Friday, March 17, 2006

Poverty in Nigeria

It goes without saying that where there's poverty, there's strife. The latest issue (April 2006) of the Atlantic Monthly contains a short article on Nigeria, entitled "Worse than Iraq?", by Jeffrey Tayler, that lays out the situation nicely. Too bad it's behind a firewall. Quote:
As the journalist Karl Maier, whose This House Has Fallen stands as the authoritative work on modern Nigeria, has put it, Nigeria is a "criminally mismanaged corporation where the bosses are armed and have barricaded themselves inside the company safe." Nigeria's similarities to Saudi Arabia are manifold: corruption, oil wealth, a burgeoning Muslim population, and value to the United States as an energy supplier. Osama bin Laden has called Nigeria "ripe for liberation."

The "ripening" began soon after what seemed the dawn of a new era: the sudden death, in 1998, of the military dictator Sani Abacha and the subsequent election to the presidency of the retired general Olusegun Obasanjo. Now sixty-nine and in his second term, Obasanjo had been imprisoned by Abacha in 1995 for allegedly plotting a coup; he emerged from prison in 1998 a national hero.
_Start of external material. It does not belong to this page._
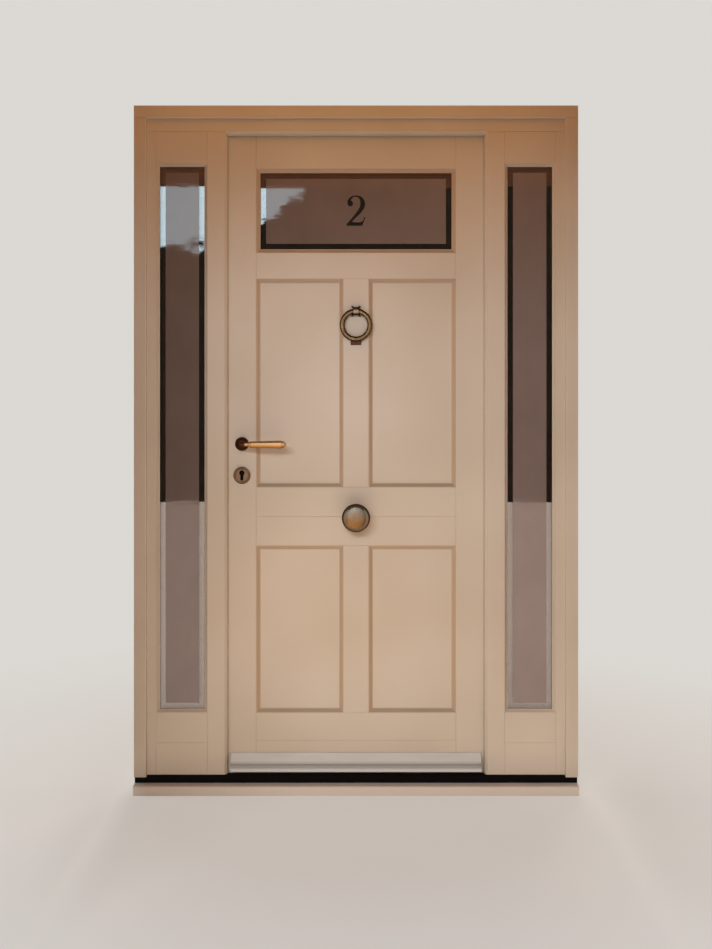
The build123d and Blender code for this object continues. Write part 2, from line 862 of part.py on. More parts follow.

In a country where ethnicity trumps citizenship, religion trumps ethnicity, and power trumps religion, Obasanjo seemed the ideal compromise candidate. As a Yoruba, he would placate the most prominent and progressive ethnic group in the southwest. As a Christian, he would appeal to 40 percent of Nigerians (also largely in the south). As a professional soldier, he had clout in the north as well, and would be able to restrain the military and forestall any uprisings by out-of-power generals. And as a democrat of international repute (he is a former candidate for United Nations secretary-general and a friend of Nelson Mandela and Jimmy Carter), he would convert Nigeria from the pariah state left behind by Abacha into an internationally respected regional power.

Sixty-two percent of Nigerians voted for Obasanjo in 1999, giving him a hefty mandate and showing that he had indeed won support outside his own ethnic and religious groups. He immediately set about undoing, or appearing to undo, the legacy of nearly three decades of mostly military rule. Announcing that he was "fully committed to using all appropriate means and resources to ensure that every man, woman, and child will perceive and reap the benefits of democracy," he established a commission to investigate allegations of corruption. However, nothing substantive has resulted—except that the commission has accused Obasanjo himself of taking bribes.

And:

During his first term, Obasanjo established a development commission to distribute oil revenues among the country's indigenous peoples, but its efforts have come to naught; most of the windfall oil profits of the last few years have gone toward refurbishing mansions for the elite. Oil spills and gas flares blight the delta, ruining farmland and poisoning fishing grounds. Owing to the abysmal state of its few refineries, Nigeria remains an importer of gasoline. Officials divert gas from the pumps and sell it on the black market. Fuel shortages are endemic.

Obasanjo still talks of improving the lot of his people, but his rhetoric hardly sounds over the din of mayhem and rage. Nigeria appears to be de-developing, its hastily erected facade of modernity disintegrating and leaving city dwellers in particular struggling to survive in near-apocalyptic desolation. A drive across Lagos—the country's commercial capital and, with 13 million people, Africa's largest metropolis—reveals unmitigated chaos. The government has left roads to decay indefinitely. Thugs clear away the broken asphalt and then extract payments from drivers, using chunks of rubble to enforce their demands. Residents dig up the pavement to lay cables that tap illegally into state power lines. Armed robbers emerge from the slums to pillage cars stuck in gridlocks (aptly named "hold-ups" in regional slang) so impenetrable that the fourteen-mile trip from the airport to the city center can take four hours. Electricity blackouts of six to twelve hours a day are common. "Area boys" in loosely affiliated gangs dominate most of the city, extorting money from drivers and shop owners. Those who fail to pay up may be beaten or given a knife jab in the shoulder.

The U.N. Human Development Index ranks Nigeria as having one of the worst standards of living, below both Haiti and Bangladesh. For all its oil wealth, and after seven years of governance by one of Africa's most highly touted democrats, Nigeria has become the largest failed state on earth.

1 comment:

Anonymous said...

wrong analysis. nigeria once again beffudles the experts' mind.